[BEGIN]
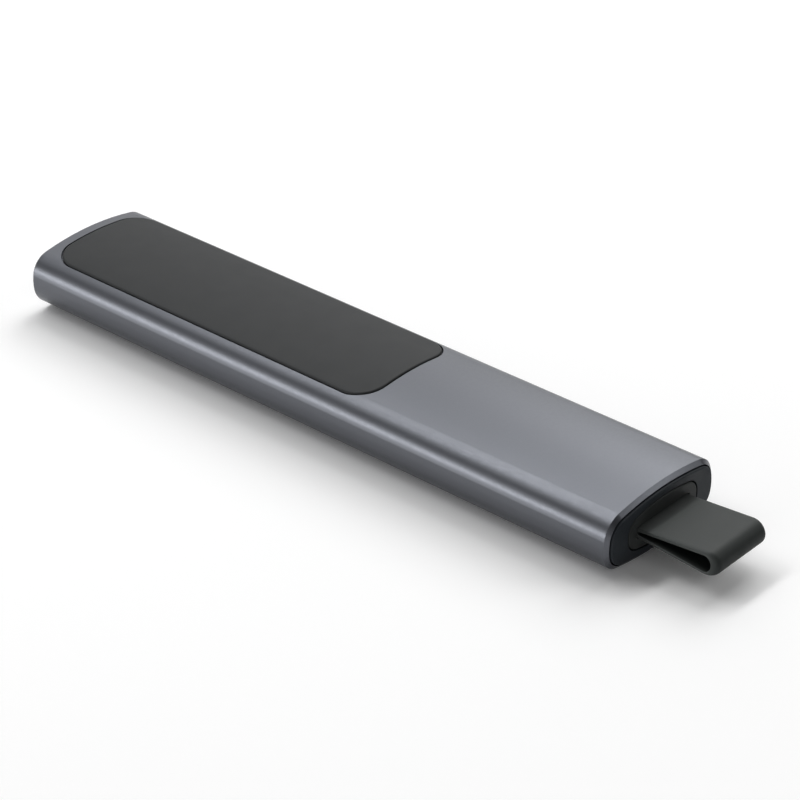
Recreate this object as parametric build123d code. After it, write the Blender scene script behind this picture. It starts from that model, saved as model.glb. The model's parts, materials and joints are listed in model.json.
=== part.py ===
from build123d import *
import os
from math import acos, atan2, cos, hypot, sin, sqrt

# Wireless presentation clicker with a USB receiver stored in its tail.
# Millimetres. +X is the width, +Y runs from the tail to the nose, and +Z points up through the back
# panel; the buttons are on the underside. Every piece is drawn from the tail end of the case (y = 0)
# and the flat land that the case rests on (z = 0). The whole is then moved along Y, so that the
# origin is the bottom centre of the object with its strap loop.

# ---- case ----
case_length = 131.3
case_width = 28.1
case_height = 12.1            # between the two crowns, before the land is cut
crown_radius = 56.0           # top and underside
side_radius = 10.0
corner_radius = 4.3
land_depth = 0.2              # taken off the lower crown, so that the case lies flat
wall = 1.2
nose_wall = 1.2
tail_chamfer_length = 0.61    # along Y
tail_chamfer_inset = 0.69     # towards the axis
nose_edge = 0.4               # radius
mouth_lip = 0.06              # flat ring between the tail chamfer and the mouth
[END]
- _TASK INSTRUCTIONS_
Go through the material above line by line and copy it exactly.

- _SOLVED PROBLEM_
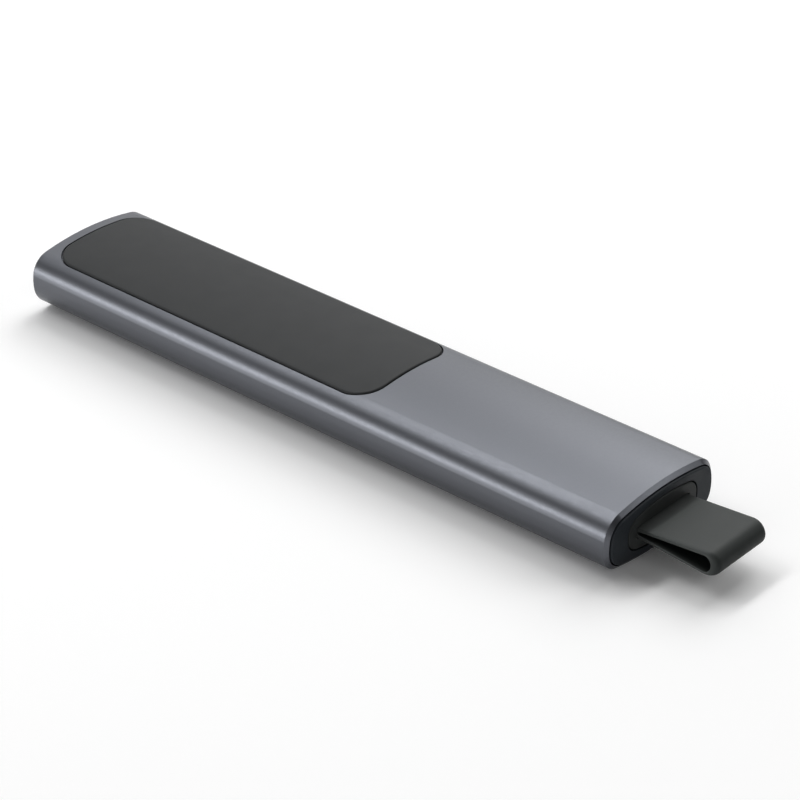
Recreate this object as parametric build123d code. After it, write the Blender scene script behind this picture. It starts from that model, saved as model.glb. The model's parts, materials and joints are listed in model.json.
=== part.py ===
from build123d import *
import os
from math import acos, atan2, cos, hypot, sin, sqrt

# Wireless presentation clicker with a USB receiver stored in its tail.
# Millimetres. +X is the width, +Y runs from the tail to the nose, and +Z points up through the back
# panel; the buttons are on the underside. Every piece is drawn from the tail end of the case (y = 0)
# and the flat land that the case rests on (z = 0). The whole is then moved along Y, so that the
# origin is the bottom centre of the object with its strap loop.

# ---- case ----
case_length = 131.3
case_width = 28.1
case_height = 12.1            # between the two crowns, before the land is cut
crown_radius = 56.0           # top and underside
side_radius = 10.0
corner_radius = 4.3
land_depth = 0.2              # taken off the lower crown, so that the case lies flat
wall = 1.2
nose_wall = 1.2
tail_chamfer_length = 0.61    # along Y
tail_chamfer_inset = 0.69     # towards the axis
nose_edge = 0.4               # radius
mouth_lip = 0.06              # flat ring between the tail chamfer and the mouth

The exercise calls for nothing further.